Furthermore, instead of using an undervalued currency merely
to pad short-term profit margins, exporters should deploy aggressive
penetration pricing to capture permanent global market share. Securing sticky,
multi-year supply-chain contracts transforms a passing nominal depreciation
into a permanent, structural current account surplus.
Conversely, importers face immediate margin compression and
must shift from transactional, ad-hoc spot market purchasing to systematic,
layered forward hedging programs. Spreading foreign exchange accumulation
smoothly across rolling 3-to-6-month horizons prevents concentrated demand
spikes that drive the currency lower.
Importers must also use their commercial credit profiles to
extend trade credit lines from 30 days to 90 or 180 days, effectively pushing
immediate foreign exchange demand into the future and giving macro
stabilization policies time to take effect. Ultimately, the most durable
corporate defence is an aggressive operational pivot toward supply-chain
nearshoring. Auditing component structures and substituting imported inputs
with domestic alternatives permanently lowers the economy's structural demand
for foreign currency, aligning corporate cost structures directly with internal
economic fundamentals.
Equilibrium Restored
The paradox of a depreciating currency amid stellar economic
fundamentals is an operational challenge, not a structural death sentence. When
capital flight is driven by external global forces, treating it as an internal
structural failure is a major policy mistake.

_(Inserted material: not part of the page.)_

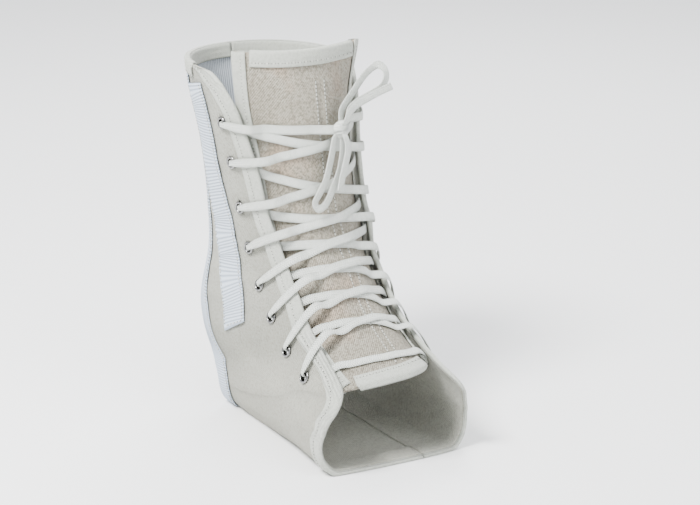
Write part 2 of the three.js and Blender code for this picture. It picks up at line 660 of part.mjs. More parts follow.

By executing a synchronized strategy—where the government
locks in sticky capital, the central bank squashes offshore speculation,
exporters accelerate spot remittances, and importers systematically manage
risk—an economy can successfully ride out global liquidity storms. In doing so,
it preserves its domestic growth engine, forces the exchange rate back to its
long-term equilibrium, and turns an external shock into a powerful
demonstration of macroeconomic resilience.